▶ **Given material**:

start

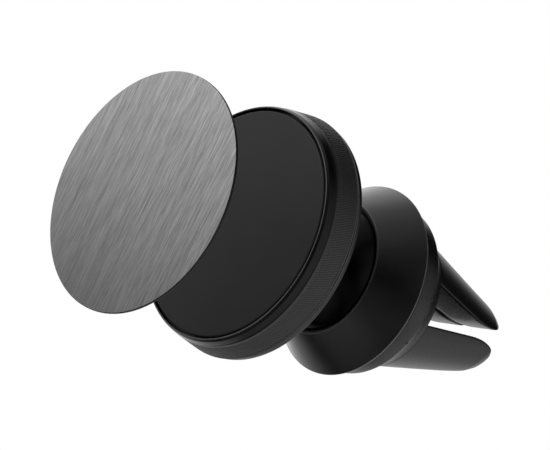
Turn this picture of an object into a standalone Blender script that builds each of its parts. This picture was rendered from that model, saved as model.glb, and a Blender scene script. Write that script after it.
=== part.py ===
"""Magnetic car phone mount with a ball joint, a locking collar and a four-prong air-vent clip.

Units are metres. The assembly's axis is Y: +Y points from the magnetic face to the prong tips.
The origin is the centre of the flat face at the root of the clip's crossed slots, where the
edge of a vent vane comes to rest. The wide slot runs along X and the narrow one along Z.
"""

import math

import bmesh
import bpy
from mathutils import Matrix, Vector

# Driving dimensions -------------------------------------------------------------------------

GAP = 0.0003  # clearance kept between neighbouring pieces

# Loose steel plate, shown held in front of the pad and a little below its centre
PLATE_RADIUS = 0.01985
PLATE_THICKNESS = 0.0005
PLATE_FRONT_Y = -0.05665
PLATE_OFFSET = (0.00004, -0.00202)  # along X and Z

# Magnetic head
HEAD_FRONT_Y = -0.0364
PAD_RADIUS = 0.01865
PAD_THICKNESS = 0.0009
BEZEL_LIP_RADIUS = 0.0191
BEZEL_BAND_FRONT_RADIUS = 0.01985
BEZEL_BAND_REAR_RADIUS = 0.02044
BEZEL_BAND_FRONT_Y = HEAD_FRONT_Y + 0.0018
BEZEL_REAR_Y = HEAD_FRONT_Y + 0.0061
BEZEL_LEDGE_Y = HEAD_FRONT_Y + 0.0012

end

▶ **Task brief**: State the count of lines with the word "from" in them, and write nothing else.

▶ **Exercise answer**: 3